**Data excerpt**.
────────────────
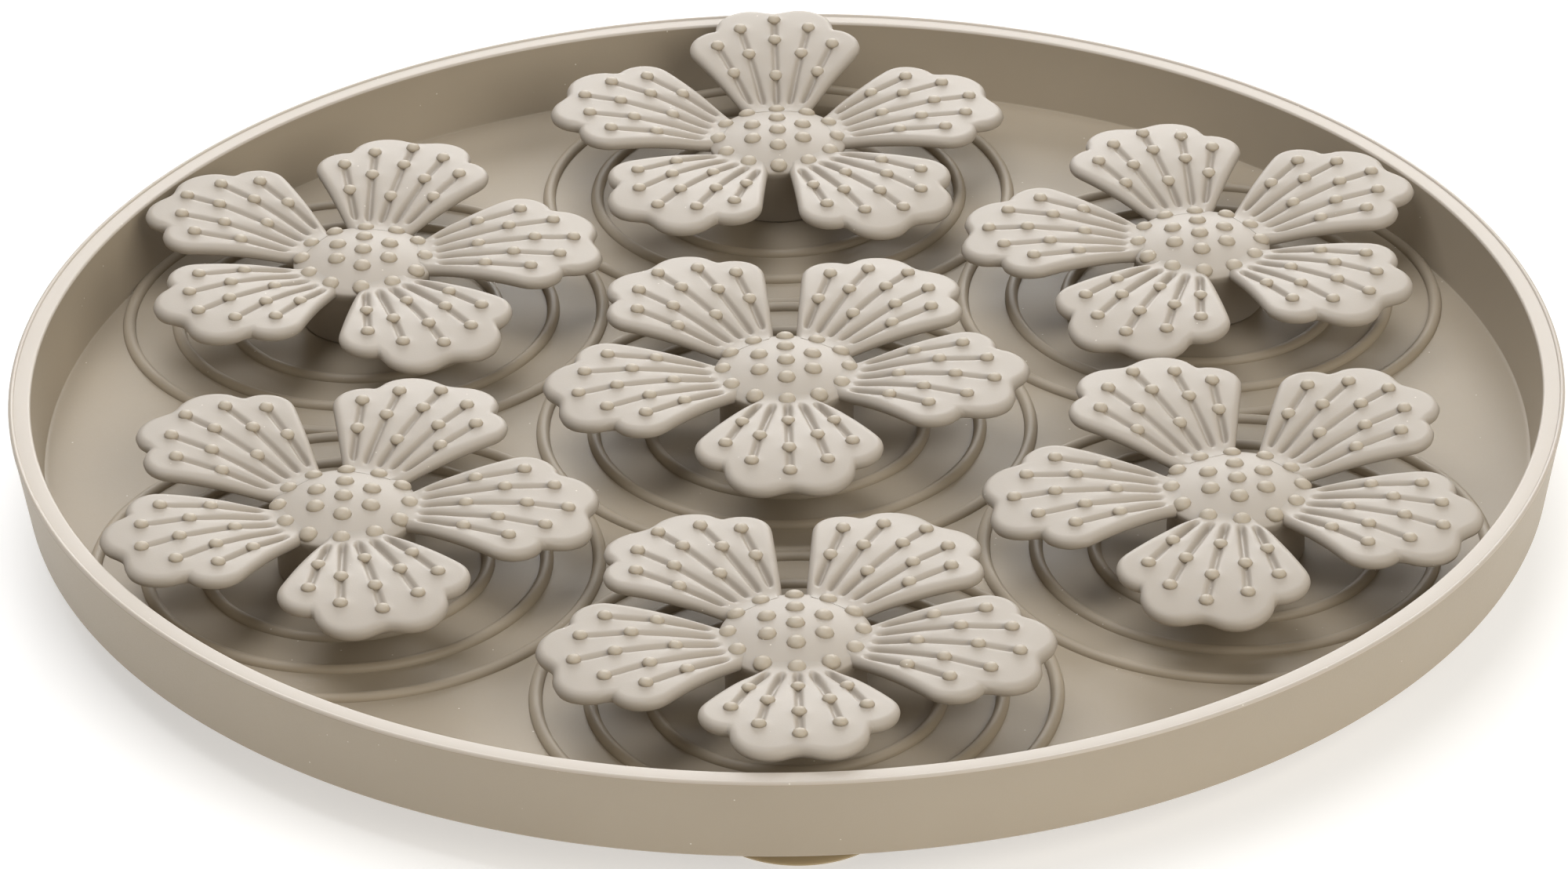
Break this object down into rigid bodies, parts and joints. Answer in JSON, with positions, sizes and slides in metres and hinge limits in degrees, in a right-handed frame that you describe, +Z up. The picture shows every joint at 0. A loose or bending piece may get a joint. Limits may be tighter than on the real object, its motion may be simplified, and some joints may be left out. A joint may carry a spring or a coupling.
{
  "type": "silicone snuffle mat",
  "caption": "Shallow round silicone tray with nubbed five-petal flowers that turn on plugged stems over ribbed rings, standing on suction cups.",
  "frame": {"origin": "middle of the tray on the table plane under the suction cup lips", "axes": "+Z up out of the tray, -Y towards the front, +X to the right; the front flower lies on -Y and the flower with the standing petal on +Y"},
  "size_m": [0.3, 0.3, 0.0316],
  "materials": {
    "tray_silicone": "satin",
    "flower_silicone": "satin",
    "cup_silicone": "satin"
  },
  "bodies": {
    "tray": {"tray": "tray_silicone", "suction_cup_front": "cup_silicone", "suction_cup_right_front": "cup_silicone", "suction_cup_right_back": "cup_silicone", "suction_cup_back": "cup_silicone", "suction_cup_left_back": "cup_silicone", "suction_cup_left_front": "cup_silicone"},
    "flower_centre": {"flower_centre": "flower_silicone"},
    "flower_front": {"flower_front": "flower_silicone"},
    "flower_right_front": {"flower_right_front": "flower_silicone"},
    "flower_right_back": {"flower_right_back": "flower_silicone"},
    "flower_back": {"flower_back": "flower_silicone"},
    "flower_left_back": {"flower_left_back": "flower_silicone"},
    "flower_left_front": {"flower_left_front": "flower_silicone"}
  },
  "joints": [
    {"name": "flower_centre_turn", "type": "hinge", "parent": "tray", "child": "flower_centre", "pos_m": [0, 0, 0.011], "axis": [0, 0, 1], "continuous": true},
    {"name": "flower_front_turn", "type": "hinge", "parent": "tray", "child": "flower_front", "pos_m": [0, -0.0966, 0.011], "axis": [0, 0, 1], "continuous": true},
    {"name": "flower_right_front_turn", "type": "hinge", "parent": "tray", "child": "flower_right_front", "pos_m": [0.08366, -0.0483, 0.011], "axis": [0, 0, 1], "continuous": true},
    {"name": "flower_right_back_turn", "type": "hinge", "parent": "tray", "child": "flower_right_back", "pos_m": [0.08366, 0.0483, 0.011], "axis": [0, 0, 1], "continuous": true},
    {"name": "flower_back_turn", "type": "hinge", "parent": "tray", "child": "flower_back", "pos_m": [0, 0.0966, 0.011], "axis": [0, 0, 1], "continuous": true},
    {"name": "flower_left_back_turn", "type": "hinge", "parent": "tray", "child": "flower_left_back", "pos_m": [-0.08366, 0.0483, 0.011], "axis": [0, 0, 1], "continuous": true},
    {"name": "flower_left_front_turn", "type": "hinge", "parent": "tray", "child": "flower_left_front", "pos_m": [-0.08366, -0.0483, 0.011], "axis": [0, 0, 1], "continuous": true}
  ]
}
────────────────
Write out the entire listing exactly.

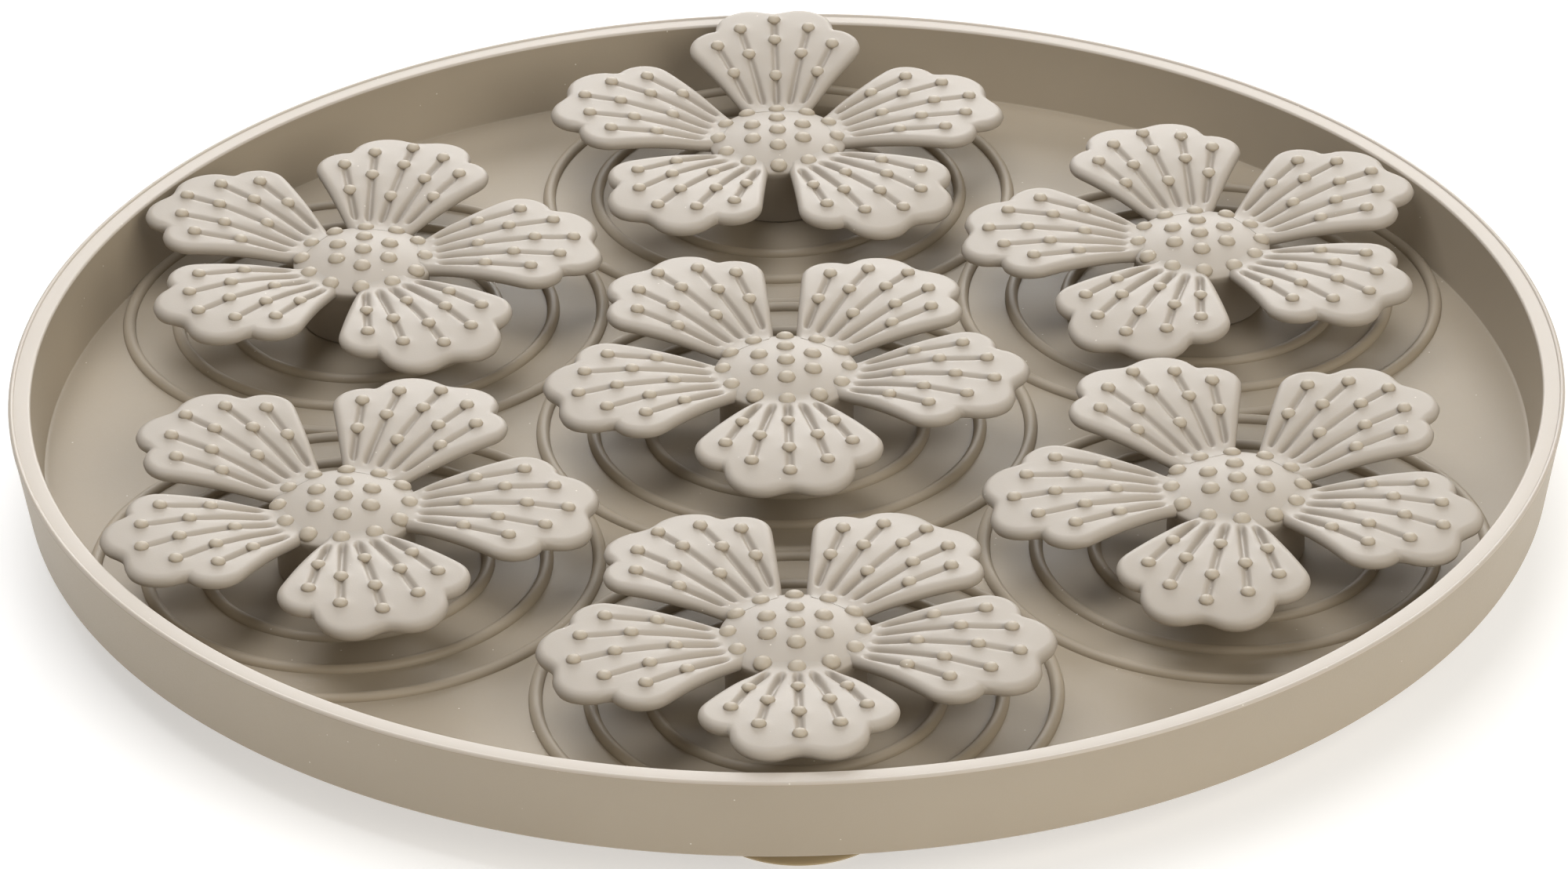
Break this object down into rigid bodies, parts and joints. Answer in JSON, with positions, sizes and slides in metres and hinge limits in degrees, in a right-handed frame that you describe, +Z up. The picture shows every joint at 0. A loose or bending piece may get a joint. Limits may be tighter than on the real object, its motion may be simplified, and some joints may be left out. A joint may carry a spring or a coupling.
{
  "type": "silicone snuffle mat",
  "caption": "Shallow round silicone tray with nubbed five-petal flowers that turn on plugged stems over ribbed rings, standing on suction cups.",
  "frame": {"origin": "middle of the tray on the table plane under the suction cup lips", "axes": "+Z up out of the tray, -Y towards the front, +X to the right; the front flower lies on -Y and the flower with the standing petal on +Y"},
  "size_m": [0.3, 0.3, 0.0316],
  "materials": {
    "tray_silicone": "satin",
    "flower_silicone": "satin",
    "cup_silicone": "satin"
  },
  "bodies": {
    "tray": {"tray": "tray_silicone", "suction_cup_front": "cup_silicone", "suction_cup_right_front": "cup_silicone", "suction_cup_right_back": "cup_silicone", "suction_cup_back": "cup_silicone", "suction_cup_left_back": "cup_silicone", "suction_cup_left_front": "cup_silicone"},
    "flower_centre": {"flower_centre": "flower_silicone"},
    "flower_front": {"flower_front": "flower_silicone"},
    "flower_right_front": {"flower_right_front": "flower_silicone"},
    "flower_right_back": {"flower_right_back": "flower_silicone"},
    "flower_back": {"flower_back": "flower_silicone"},
    "flower_left_back": {"flower_left_back": "flower_silicone"},
    "flower_left_front": {"flower_left_front": "flower_silicone"}
  },
  "joints": [
    {"name": "flower_centre_turn", "type": "hinge", "parent": "tray", "child": "flower_centre", "pos_m": [0, 0, 0.011], "axis": [0, 0, 1], "continuous": true},
    {"name": "flower_front_turn", "type": "hinge", "parent": "tray", "child": "flower_front", "pos_m": [0, -0.0966, 0.011], "axis": [0, 0, 1], "continuous": true},
    {"name": "flower_right_front_turn", "type": "hinge", "parent": "tray", "child": "flower_right_front", "pos_m": [0.08366, -0.0483, 0.011], "axis": [0, 0, 1], "continuous": true},
    {"name": "flower_right_back_turn", "type": "hinge", "parent": "tray", "child": "flower_right_back", "pos_m": [0.08366, 0.0483, 0.011], "axis": [0, 0, 1], "continuous": true},
    {"name": "flower_back_turn", "type": "hinge", "parent": "tray", "child": "flower_back", "pos_m": [0, 0.0966, 0.011], "axis": [0, 0, 1], "continuous": true},
    {"name": "flower_left_back_turn", "type": "hinge", "parent": "tray", "child": "flower_left_back", "pos_m": [-0.08366, 0.0483, 0.011], "axis": [0, 0, 1], "continuous": true},
    {"name": "flower_left_front_turn", "type": "hinge", "parent": "tray", "child": "flower_left_front", "pos_m": [-0.08366, -0.0483, 0.011], "axis": [0, 0, 1], "continuous": true}
  ]
}